»»

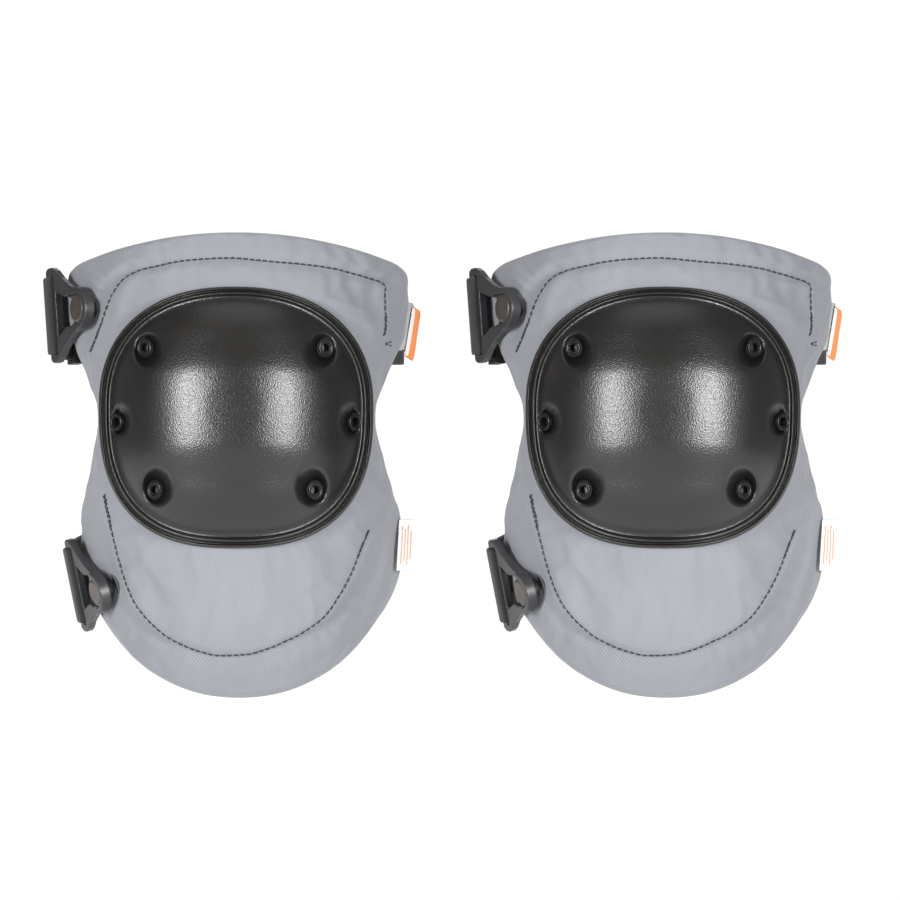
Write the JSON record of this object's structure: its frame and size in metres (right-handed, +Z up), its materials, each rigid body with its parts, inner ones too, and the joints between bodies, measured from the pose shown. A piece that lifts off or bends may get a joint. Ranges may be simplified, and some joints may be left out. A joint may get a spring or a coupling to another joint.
{
  "type": "knee pads",
  "caption": "Pair of hard-cap knee pads: curved padded fabric bodies with riveted plastic caps, each held on by elastic straps that hook over studs.",
  "frame": {"origin": "midway between the two pads, level with the middle of their caps, on the line through both knees' centres", "axes": "+X across the pair, +Y back towards the leg, +Z up the leg; the caps face -Y"},
  "size_m": [0.4086, 0.1472, 0.234],
  "materials": {
    "pad_fabric": "fine twill, matte",
    "foam": "closed-cell foam",
    "lining_fabric": "brushed knit, matte",
    "cap_plastic": "fine pebble grain, satin",
    "rivet_metal": "black, satin",
    "washer_metal": "plain steel",
    "base_plastic": "black, matte",
    "stud_metal": "gun-metal, satin",
    "hook_plastic": "dark grey, moulded, satin",
    "elastic_webbing": "ribbed elastic, matte",
    "keeper_plastic": "black, matte",
    "label_orange": "woven, soft",
    "label_white": "satin ribbon"
  },
  "bodies": {
    "left_pad": {"left_cover": "pad_fabric", "left_foam": "foam", "left_lining": "lining_fabric", "left_knee_cushion": "lining_fabric", "left_cap": "cap_plastic", "left_cap_rivets": "rivet_metal", "left_rivet_washers": "washer_metal", "left_upper_stud_base": "base_plastic", "left_lower_stud_base": "base_plastic", "left_upper_stud": "stud_metal", "left_lower_stud": "stud_metal", "left_stud_washers": "washer_metal", "left_upper_strap": "elastic_webbing", "left_lower_strap": "elastic_webbing", "left_strap_tab": "pad_fabric", "left_edge_label": "label_orange", "left_care_label": "label_white"},
    "left_upper_strap_end": {"left_upper_strap_end": "elastic_webbing"},
    "left_upper_hook": {"left_upper_hook": "hook_plastic", "left_upper_strap_loop": "elastic_webbing"},
    "left_upper_keeper": {"left_upper_keeper": "keeper_plastic"},
    "left_lower_strap_end": {"left_lower_strap_end": "elastic_webbing"},
    "left_lower_hook": {"left_lower_hook": "hook_plastic", "left_lower_strap_loop": "elastic_webbing"},
    "left_lower_keeper": {"left_lower_keeper": "keeper_plastic"},
    "right_pad": {"right_cover": "pad_fabric", "right_foam": "foam", "right_lining": "lining_fabric", "right_knee_cushion": "lining_fabric", "right_cap": "cap_plastic", "right_cap_rivets": "rivet_metal", "right_rivet_washers": "washer_metal", "right_upper_stud_base": "base_plastic", "right_lower_stud_base": "base_plastic", "right_upper_stud": "stud_metal", "right_lower_stud": "stud_metal", "right_stud_washers": "washer_metal", "right_upper_strap": "elastic_webbing", "right_lower_strap": "elastic_webbing", "right_strap_tab": "pad_fabric", "right_edge_label": "label_orange", "right_care_label": "label_white"},
    "right_upper_strap_end": {"right_upper_strap_end": "elastic_webbing"},
    "right_upper_hook": {"right_upper_hook": "hook_plastic", "right_upper_strap_loop": "elastic_webbing"},
    "right_upper_keeper": {"right_upper_keeper": "keeper_plastic"},
    "right_lower_strap_end": {"right_lower_strap_end": "elastic_webbing"},
    "right_lower_hook": {"right_lower_hook": "hook_plastic", "right_lower_strap_loop": "elastic_webbing"},
    "right_lower_keeper": {"right_lower_keeper": "keeper_plastic"}
  },
  "joints": [
    {"name": "left_upper_swivel", "type": "hinge", "parent": "left_pad", "child": "left_upper_strap_end", "pos_m": [-0.18284, -0.02456, 0.05511], "axis": [-0.8387, -0.5446, 0], "range_deg": [-8, 8], "stiffness_Nm_per_rad": 0.4},
    {"name": "left_upper_release", "type": "slide", "parent": "left_upper_strap_end", "child": "left_upper_hook", "axis": [0.4494, -0.8839, 0.1298], "range_m": [0, 0.013], "stiffness_N_per_m": 300},
    {"name": "left_upper_keeper_slide", "type": "slide", "parent": "left_upper_strap_end", "child": "left_upper_keeper", "axis": [0.7884, 0.615, -0.0114], "range_m": [0, 0.007]},
    {"name": "left_lower_swivel", "type": "hinge", "parent": "left_pad", "child": "left_lower_strap_end", "pos_m": [-0.17351, -0.02221, -0.0867], "axis": [-0.8824, -0.3929, -0.2588], "range_deg": [-8, 8], "stiffness_Nm_per_rad": 0.4},
    {"name": "left_lower_release", "type": "slide", "parent": "left_lower_strap_end", "child": "left_lower_hook", "axis": [0.3379, -0.9301, -0.1441], "range_m": [0, 0.013], "stiffness_N_per_m": 300},
    {"name": "left_lower_keeper_slide", "type": "slide", "parent": "left_lower_strap_end", "child": "left_lower_keeper", "axis": [0.8414, 0.4693, 0.2681], "range_m": [0, 0.007]},
    {"name": "right_upper_swivel", "type": "hinge", "parent": "right_pad", "child": "right_upper_strap_end", "pos_m": [0.03166, -0.02456, 0.05511], "axis": [-0.8387, -0.5446, 0], "range_deg": [-8, 8], "stiffness_Nm_per_rad": 0.4},
    {"name": "right_upper_release", "type": "slide", "parent": "right_upper_strap_end", "child": "right_upper_hook", "axis": [0.4494, -0.8839, 0.1298], "range_m": [0, 0.013], "stiffness_N_per_m": 300},
    {"name": "right_upper_keeper_slide", "type": "slide", "parent": "right_upper_strap_end", "child": "right_upper_keeper", "axis": [0.7884, 0.615, -0.0114], "range_m": [0, 0.007]},
    {"name": "right_lower_swivel", "type": "hinge", "parent": "right_pad", "child": "right_lower_strap_end", "pos_m": [0.04099, -0.02221, -0.0867], "axis": [-0.8824, -0.3929, -0.2588], "range_deg": [-8, 8], "stiffness_Nm_per_rad": 0.4},
    {"name": "right_lower_release", "type": "slide", "parent": "right_lower_strap_end", "child": "right_lower_hook", "axis": [0.3379, -0.9301, -0.1441], "range_m": [0, 0.013], "stiffness_N_per_m": 300},
    {"name": "right_lower_keeper_slide", "type": "slide", "parent": "right_lower_strap_end", "child": "right_lower_keeper", "axis": [0.8414, 0.4693, 0.2681], "range_m": [0, 0.007]},
    {"name": "pair_lift", "type": "slide", "parent": "left_pad", "child": "right_pad", "axis": [0, 0, 1], "range_m": [0, 0.25]}
  ]
}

««

> REQUIRED TASK
Repeat every line of the data, exactly and in full.

> THE SOLUTION
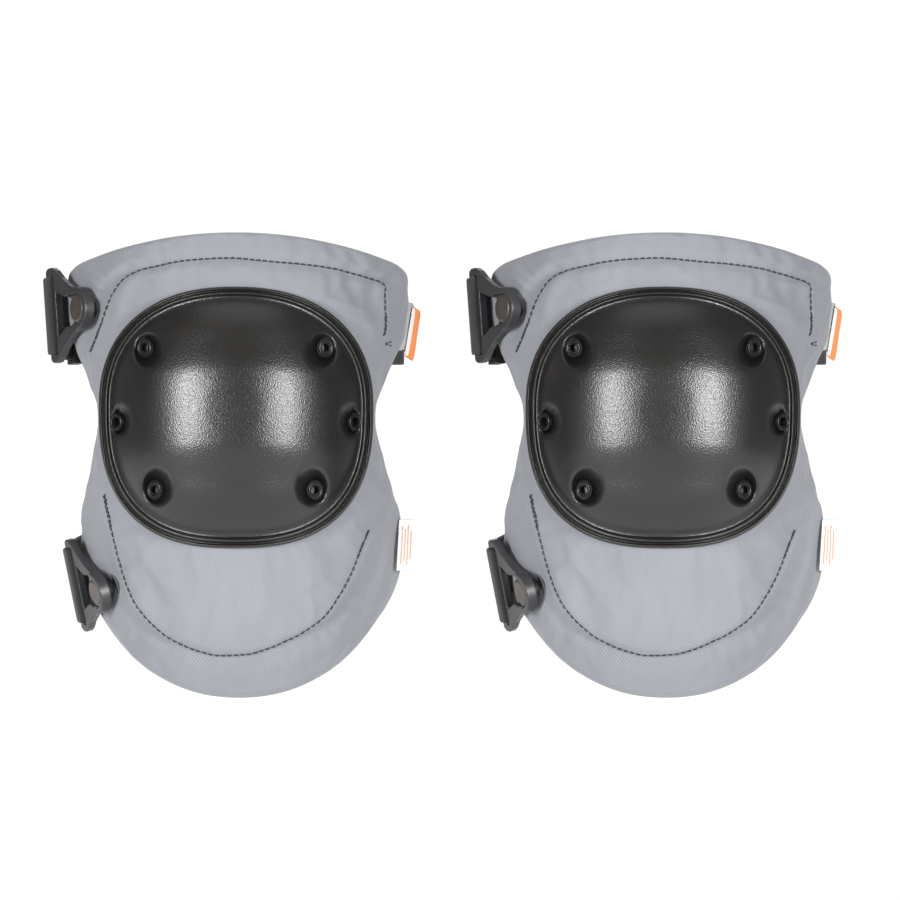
Write the JSON record of this object's structure: its frame and size in metres (right-handed, +Z up), its materials, each rigid body with its parts, inner ones too, and the joints between bodies, measured from the pose shown. A piece that lifts off or bends may get a joint. Ranges may be simplified, and some joints may be left out. A joint may get a spring or a coupling to another joint.
{
  "type": "knee pads",
  "caption": "Pair of hard-cap knee pads: curved padded fabric bodies with riveted plastic caps, each held on by elastic straps that hook over studs.",
  "frame": {"origin": "midway between the two pads, level with the middle of their caps, on the line through both knees' centres", "axes": "+X across the pair, +Y back towards the leg, +Z up the leg; the caps face -Y"},
  "size_m": [0.4086, 0.1472, 0.234],
  "materials": {
    "pad_fabric": "fine twill, matte",
    "foam": "closed-cell foam",
    "lining_fabric": "brushed knit, matte",
    "cap_plastic": "fine pebble grain, satin",
    "rivet_metal": "black, satin",
    "washer_metal": "plain steel",
    "base_plastic": "black, matte",
    "stud_metal": "gun-metal, satin",
    "hook_plastic": "dark grey, moulded, satin",
    "elastic_webbing": "ribbed elastic, matte",
    "keeper_plastic": "black, matte",
    "label_orange": "woven, soft",
    "label_white": "satin ribbon"
  },
  "bodies": {
    "left_pad": {"left_cover": "pad_fabric", "left_foam": "foam", "left_lining": "lining_fabric", "left_knee_cushion": "lining_fabric", "left_cap": "cap_plastic", "left_cap_rivets": "rivet_metal", "left_rivet_washers": "washer_metal", "left_upper_stud_base": "base_plastic", "left_lower_stud_base": "base_plastic", "left_upper_stud": "stud_metal", "left_lower_stud": "stud_metal", "left_stud_washers": "washer_metal", "left_upper_strap": "elastic_webbing", "left_lower_strap": "elastic_webbing", "left_strap_tab": "pad_fabric", "left_edge_label": "label_orange", "left_care_label": "label_white"},
    "left_upper_strap_end": {"left_upper_strap_end": "elastic_webbing"},
    "left_upper_hook": {"left_upper_hook": "hook_plastic", "left_upper_strap_loop": "elastic_webbing"},
    "left_upper_keeper": {"left_upper_keeper": "keeper_plastic"},
    "left_lower_strap_end": {"left_lower_strap_end": "elastic_webbing"},
    "left_lower_hook": {"left_lower_hook": "hook_plastic", "left_lower_strap_loop": "elastic_webbing"},
    "left_lower_keeper": {"left_lower_keeper": "keeper_plastic"},
    "right_pad": {"right_cover": "pad_fabric", "right_foam": "foam", "right_lining": "lining_fabric", "right_knee_cushion": "lining_fabric", "right_cap": "cap_plastic", "right_cap_rivets": "rivet_metal", "right_rivet_washers": "washer_metal", "right_upper_stud_base": "base_plastic", "right_lower_stud_base": "base_plastic", "right_upper_stud": "stud_metal", "right_lower_stud": "stud_metal", "right_stud_washers": "washer_metal", "right_upper_strap": "elastic_webbing", "right_lower_strap": "elastic_webbing", "right_strap_tab": "pad_fabric", "right_edge_label": "label_orange", "right_care_label": "label_white"},
    "right_upper_strap_end": {"right_upper_strap_end": "elastic_webbing"},
    "right_upper_hook": {"right_upper_hook": "hook_plastic", "right_upper_strap_loop": "elastic_webbing"},
    "right_upper_keeper": {"right_upper_keeper": "keeper_plastic"},
    "right_lower_strap_end": {"right_lower_strap_end": "elastic_webbing"},
    "right_lower_hook": {"right_lower_hook": "hook_plastic", "right_lower_strap_loop": "elastic_webbing"},
    "right_lower_keeper": {"right_lower_keeper": "keeper_plastic"}
  },
  "joints": [
    {"name": "left_upper_swivel", "type": "hinge", "parent": "left_pad", "child": "left_upper_strap_end", "pos_m": [-0.18284, -0.02456, 0.05511], "axis": [-0.8387, -0.5446, 0], "range_deg": [-8, 8], "stiffness_Nm_per_rad": 0.4},
    {"name": "left_upper_release", "type": "slide", "parent": "left_upper_strap_end", "child": "left_upper_hook", "axis": [0.4494, -0.8839, 0.1298], "range_m": [0, 0.013], "stiffness_N_per_m": 300},
    {"name": "left_upper_keeper_slide", "type": "slide", "parent": "left_upper_strap_end", "child": "left_upper_keeper", "axis": [0.7884, 0.615, -0.0114], "range_m": [0, 0.007]},
    {"name": "left_lower_swivel", "type": "hinge", "parent": "left_pad", "child": "left_lower_strap_end", "pos_m": [-0.17351, -0.02221, -0.0867], "axis": [-0.8824, -0.3929, -0.2588], "range_deg": [-8, 8], "stiffness_Nm_per_rad": 0.4},
    {"name": "left_lower_release", "type": "slide", "parent": "left_lower_strap_end", "child": "left_lower_hook", "axis": [0.3379, -0.9301, -0.1441], "range_m": [0, 0.013], "stiffness_N_per_m": 300},
    {"name": "left_lower_keeper_slide", "type": "slide", "parent": "left_lower_strap_end", "child": "left_lower_keeper", "axis": [0.8414, 0.4693, 0.2681], "range_m": [0, 0.007]},
    {"name": "right_upper_swivel", "type": "hinge", "parent": "right_pad", "child": "right_upper_strap_end", "pos_m": [0.03166, -0.02456, 0.05511], "axis": [-0.8387, -0.5446, 0], "range_deg": [-8, 8], "stiffness_Nm_per_rad": 0.4},
    {"name": "right_upper_release", "type": "slide", "parent": "right_upper_strap_end", "child": "right_upper_hook", "axis": [0.4494, -0.8839, 0.1298], "range_m": [0, 0.013], "stiffness_N_per_m": 300},
    {"name": "right_upper_keeper_slide", "type": "slide", "parent": "right_upper_strap_end", "child": "right_upper_keeper", "axis": [0.7884, 0.615, -0.0114], "range_m": [0, 0.007]},
    {"name": "right_lower_swivel", "type": "hinge", "parent": "right_pad", "child": "right_lower_strap_end", "pos_m": [0.04099, -0.02221, -0.0867], "axis": [-0.8824, -0.3929, -0.2588], "range_deg": [-8, 8], "stiffness_Nm_per_rad": 0.4},
    {"name": "right_lower_release", "type": "slide", "parent": "right_lower_strap_end", "child": "right_lower_hook", "axis": [0.3379, -0.9301, -0.1441], "range_m": [0, 0.013], "stiffness_N_per_m": 300},
    {"name": "right_lower_keeper_slide", "type": "slide", "parent": "right_lower_strap_end", "child": "right_lower_keeper", "axis": [0.8414, 0.4693, 0.2681], "range_m": [0, 0.007]},
    {"name": "pair_lift", "type": "slide", "parent": "left_pad", "child": "right_pad", "axis": [0, 0, 1], "range_m": [0, 0.25]}
  ]
}